While he was president and CEO of The Dallas Foundation, a $570 million community foundation, the organization achieved record growth in assets under management and annual contributions, nearly tripling annual revenue and doubling annual grantmaking.
That growth-minded leadership style is no mere assets play. Again, balance is key. It’s not about measuring exclusively through a balance sheet but measuring through community effectiveness – moving the needle on issues that matter and deploying assets against the challenges that disrupt people’s lives. It’s not just assets under management, he said, but also assets under influence.
Prior to leading The Dallas Foundation, Randazzo spent 15 years in educational equity. As CEO of the National Math and Science Initiative (NMSI), he and his team focused on creating opportunities for children in poverty, low-income students and the BIPOC (Black, Indigenous, People of Color) communities, keenly aware that for too many children the quality of their education is inextricably linked to their ZIP code. Here, too, he seized the opportunity to scale. Launched as a collection of three Dallas-based organizations, NMSI is now a national force across 34 states.
“I’m a growth guy. I love it. I like scale. So, game on!” he said of the opportunity to scale impact at GCF.
Randazzo’s approach has also been shaped by his learnings as a member of the 10th class of the prestigious Annie E. Casey Foundation’s Children and Family Fellowship. With its focus on creating equitable outcomes for families of color and families in poverty, the fellowship has afforded him the opportunity for deeper exploration on racial equity. In 2021, he participated in Casey fellowships focused on driving outcomes as a white leader, digging deep on questions including, “What does it look like to show up as a white leader in equity work?”
In his ongoing pursuit of balance – excitement with rigor, growth with sustainability, strategic vision with tactical execution – Randazzo’s move to GCF provides balance, too, in his personal life. He and his wife, Gitu – who immigrated from India to pursue her doctorate education and runs a successful psychology practice – are thrilled to raise their 8-year-old son, Grayson, in the Midwest.
The move brings them closer to family: Randazzo is a native of Detroit, while his wife has family in Cleveland. Cincinnati’s sensibility appealed to them, and its rich arts, cultural and environmental assets. (“This city punches way above its weight!”). The region’s size, too – 2.2 million people vs. nearly 8 million in Dallas – feels right. It’s a major American city, he said, but feels approachable.
Perhaps nowhere is Randazzo’s pursuit of balance more important than in his family. Undoubtedly, he’s committed to his vision for GCF and has hit the ground running – building connections with the team and community; meeting with donors; and strategizing the next 100 days, next year and beyond. But he won’t sacrifice closeness with his wife and son, “the sun to my solar system.”
“I do drop-off at school every day,” Randazzo said. “I put Grayson to bed almost every night. We read together and ‘chitty-chat’ about our day. I like to be an involved leader, but I hold those boundaries around my family, because that is not something I had growing up.”

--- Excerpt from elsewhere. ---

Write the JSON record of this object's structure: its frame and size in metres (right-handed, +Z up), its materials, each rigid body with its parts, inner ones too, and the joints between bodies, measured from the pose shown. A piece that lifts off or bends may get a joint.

His complex early story shapes his personal and professional lives, but he’s only been comfortable speaking publicly about it in recent years. The family experienced “every ill of poverty” – addiction, housing insecurity, domestic violence.
Even in those struggles, Randazzo sees the light and luck afforded to him, thanks to grandparents who stepped in and teachers, coaches and mentors who “helped me see a vision for my future that was so much larger than I could dream.”
Randazzo would never presume his story gives him inside knowledge of the struggles of those GCF serves – particularly those facing racial inequity. But it affords him compassion for those in crisis and passion for community foundations.
“It’s a beautiful dance community philanthropy allows you to do. How do you balance relationships and results? Scale with meaningful impact?” he said. “We need an urgency that matches the urgency of the people experiencing challenge.
“That drives me every day: We cannot forget that end size of one person when we talk about moving the needle for the 2.2M people in this region.”
With vision, passion and, of course, balance, Randazzo is ready to keep moving that needle.